Reproduce each of the lines word for word.

### Given material
━━━━━━━━━━━━━━━━━━━━━━━━━━━━━━

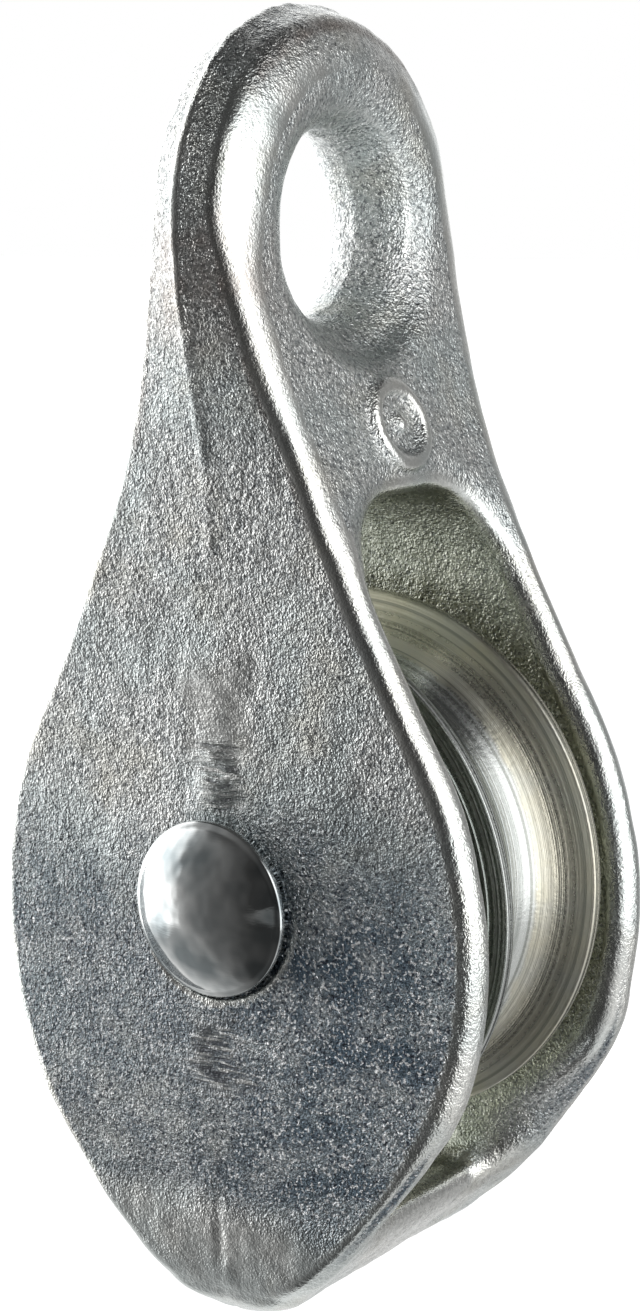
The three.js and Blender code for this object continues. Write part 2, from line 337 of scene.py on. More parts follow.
def net_faces(inside, ids):
    """One quad round each grid edge that the surface crosses."""
    quads = []
    for axis in range(3):
        in_low, in_high = corner_slices(inside, axis)
        a, b = (axis + 1) % 3, (axis + 2) % 3
        core = [slice(None)] * 3
        core[a] = slice(1, -1)
        core[b] = slice(1, -1)
        low = in_low[tuple(core)]
        high = in_high[tuple(core)]
        at = np.argwhere(low != high)
        outward = low[tuple(at.T)]
        cells = []
        for da, db in ((0, 0), (1, 0), (1, 1), (0, 1)):
            cell = at.copy()
            cell[:, a] += da
            cell[:, b] += db
            cells.append(ids[tuple(cell.T)])
        quad = np.stack(cells, 1)
        quad[~outward] = quad[~outward][:, ::-1]
        quads.append(quad)
    return np.concatenate(quads)


def surface_of(field, low, high, voxel):
    """Vertices and quads of the field's zero surface inside a box, drawn onto it exactly."""
    axes = [np.arange(lo - 2 * voxel, hi + 3 * voxel, voxel) for lo, hi in zip(low, high)]
    values = np.empty([len(a) for a in axes], np.float32)
    y, z = np.meshgrid(axes[1], axes[2], indexing="ij")
    for i, x in enumerate(axes[0]):
        values[i] = field(np.full_like(y, x), y, z)
    inside = values < 0
    total, count = cell_points(values, inside)
    used = count > 0
    ids = np.full(count.shape, -1, np.int64)
    ids[used] = np.arange(used.sum())
    cells = np.argwhere(used)
    points = (cells + total[used] / count[used][:, None]) * voxel + np.array([a[0] for a in axes])
    for _ in range(3):
        g = gradient(field, points)
        size = np.maximum((g * g).sum(1), 0.05)
        points -= g * np.clip(field(*points.T) / size, -voxel, voxel)[:, None]
    return points, net_faces(inside, ids)


# ---- mesh objects ----
def add_mesh(name, points, faces, body, replaced, finish, masks=None):
    """A smooth-shaded piece from points in millimetres, riding on its body in place of a node."""
    mesh = bpy.data.meshes.new(name)
    co = np.asarray(points, np.float64) * MM + np.array(AXLE)
    mesh.vertices.add(len(co))
    mesh.vertices.foreach_set("co", co.astype(np.float32).ravel())
    sizes = np.array([len(f) for f in faces]) if isinstance(faces, list) else None
    if sizes is None:
        flat = faces.astype(np.int32).ravel()
        sizes = np.full(len(faces), faces.shape[1])
    else:
        flat = np.concatenate([np.asarray(f, np.int32) for f in faces])
    mesh.loops.add(len(flat))
    mesh.loops.foreach_set("vertex_index", flat)
    mesh.polygons.add(len(sizes))
    mesh.polygons.foreach_set("loop_start", np.concatenate([[0], np.cumsum(sizes)[:-1]]).astype(np.int32))
    mesh.update(calc_edges=True)
    mesh.shade_smooth()
    for key, values in (masks or {}).items():
        mesh.attributes.new(key, "FLOAT", "POINT").data.foreach_set("value", values.astype(np.float32))
    piece = bpy.data.objects.new(name, mesh)
    bpy.context.scene.collection.objects.link(piece)
    piece.data.materials.append(finish)
    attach(piece, body)
    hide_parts(replaced)
    return piece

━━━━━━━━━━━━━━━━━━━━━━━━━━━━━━

### Exercise output
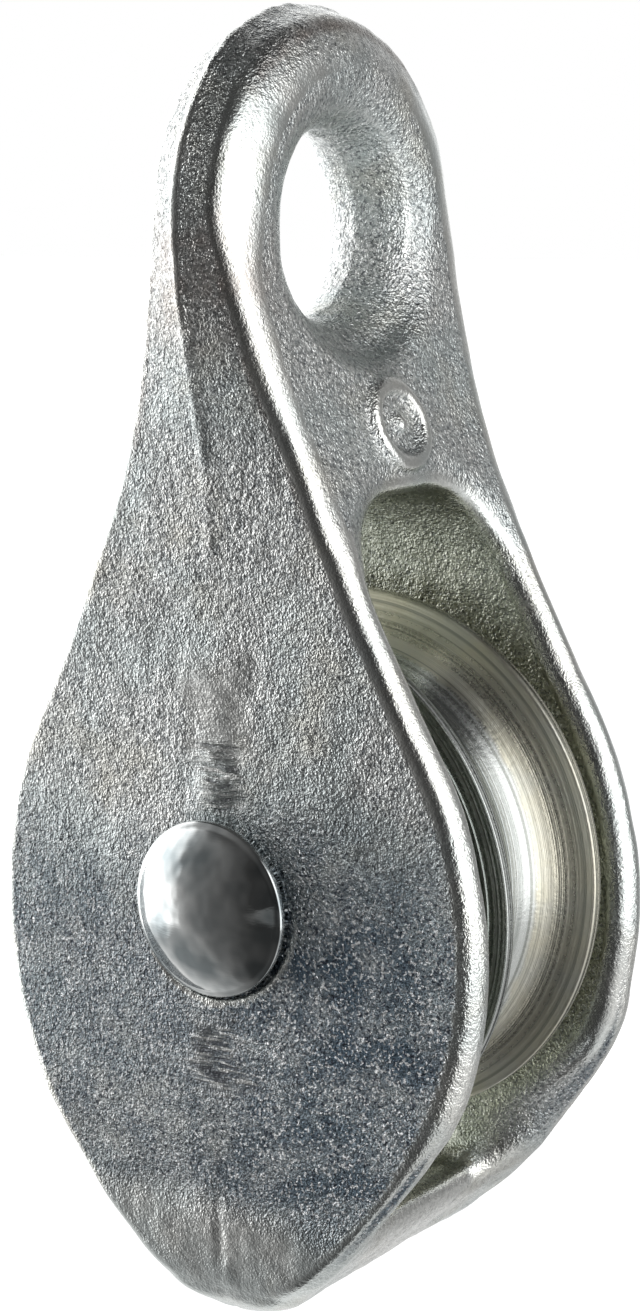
The three.js and Blender code for this object continues. Write part 2, from line 337 of scene.py on. More parts follow.
def net_faces(inside, ids):
    """One quad round each grid edge that the surface crosses."""
    quads = []
    for axis in range(3):
        in_low, in_high = corner_slices(inside, axis)
        a, b = (axis + 1) % 3, (axis + 2) % 3
        core = [slice(None)] * 3
        core[a] = slice(1, -1)
        core[b] = slice(1, -1)
        low = in_low[tuple(core)]
        high = in_high[tuple(core)]
        at = np.argwhere(low != high)
        outward = low[tuple(at.T)]
        cells = []
        for da, db in ((0, 0), (1, 0), (1, 1), (0, 1)):
            cell = at.copy()
            cell[:, a] += da
            cell[:, b] += db
            cells.append(ids[tuple(cell.T)])
        quad = np.stack(cells, 1)
        quad[~outward] = quad[~outward][:, ::-1]
        quads.append(quad)
    return np.concatenate(quads)


def surface_of(field, low, high, voxel):
    """Vertices and quads of the field's zero surface inside a box, drawn onto it exactly."""
    axes = [np.arange(lo - 2 * voxel, hi + 3 * voxel, voxel) for lo, hi in zip(low, high)]
    values = np.empty([len(a) for a in axes], np.float32)
    y, z = np.meshgrid(axes[1], axes[2], indexing="ij")
    for i, x in enumerate(axes[0]):
        values[i] = field(np.full_like(y, x), y, z)
    inside = values < 0
    total, count = cell_points(values, inside)
    used = count > 0
    ids = np.full(count.shape, -1, np.int64)
    ids[used] = np.arange(used.sum())
    cells = np.argwhere(used)
    points = (cells + total[used] / count[used][:, None]) * voxel + np.array([a[0] for a in axes])
    for _ in range(3):
        g = gradient(field, points)
        size = np.maximum((g * g).sum(1), 0.05)
        points -= g * np.clip(field(*points.T) / size, -voxel, voxel)[:, None]
    return points, net_faces(inside, ids)


# ---- mesh objects ----
def add_mesh(name, points, faces, body, replaced, finish, masks=None):
    """A smooth-shaded piece from points in millimetres, riding on its body in place of a node."""
    mesh = bpy.data.meshes.new(name)
    co = np.asarray(points, np.float64) * MM + np.array(AXLE)
    mesh.vertices.add(len(co))
    mesh.vertices.foreach_set("co", co.astype(np.float32).ravel())
    sizes = np.array([len(f) for f in faces]) if isinstance(faces, list) else None
    if sizes is None:
        flat = faces.astype(np.int32).ravel()
        sizes = np.full(len(faces), faces.shape[1])
    else:
        flat = np.concatenate([np.asarray(f, np.int32) for f in faces])
    mesh.loops.add(len(flat))
    mesh.loops.foreach_set("vertex_index", flat)
    mesh.polygons.add(len(sizes))
    mesh.polygons.foreach_set("loop_start", np.concatenate([[0], np.cumsum(sizes)[:-1]]).astype(np.int32))
    mesh.update(calc_edges=True)
    mesh.shade_smooth()
    for key, values in (masks or {}).items():
        mesh.attributes.new(key, "FLOAT", "POINT").data.foreach_set("value", values.astype(np.float32))
    piece = bpy.data.objects.new(name, mesh)
    bpy.context.scene.collection.objects.link(piece)
    piece.data.materials.append(finish)
    attach(piece, body)
    hide_parts(replaced)
    return piece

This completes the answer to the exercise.